Da noi, tutto diventa politica e favori. Anche un evento importante come la Ryder Cup è entrato in questo tritacarne e soltanto in extremis ha rivisto la luce, ma i dati numerici e i benefici che derivano dall’organizzazione di una manifestazione come la Ryder cup dovevano essere impressi prima e meglio, spiegati, snocciolati, rispiegati e risnocciolati. E poi sbandierati su qualsiasi organo di informazione presente nel nostro paese. Perché non sono un “bluff”, non sono a rischio, non sono ipotesi, sono realtà testimoniate da cifre come 513,4 milioni di impatto economico e di 417,3 milioni di eredità dell’evento.

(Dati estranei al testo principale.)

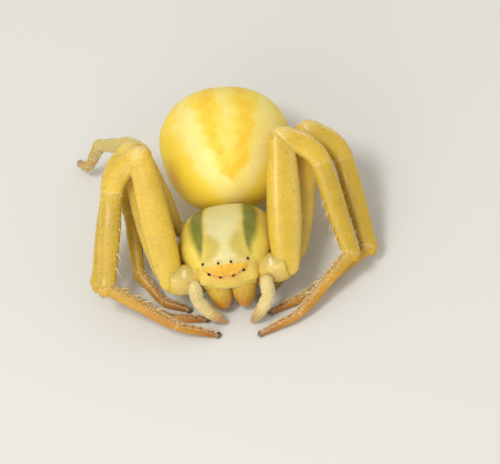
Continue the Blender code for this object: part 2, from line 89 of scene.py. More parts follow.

Non solo fredde “slide” di una qualsiasi riunione di lavoro, ma molto di più, e perciò andrebbero suggerite, discusse e divulgate, utilizzando tutti gli svariati sistemi mediatici del mondo moderno in uso dagli specialisti del settore. Ancora e ancora. Perciò, slogan come: “Il golf è lo sport dove non c‘è l’arbitro, ma tu sei l’arbitro di te stesso, speriamo di fare degli italiani migliori per il futuro”, sono esaltanti solo se convinte e condivise dai fatti. Dall’esempio. Altrimenti tutto resta nell’ambito delle parole, della facciata, proprio come avviene nei nostri bellissimi circoli, che però non producono frutti. E cioè quantità di praticanti e qualità di campioni. Proprio come succede al nostro bellissimo paese.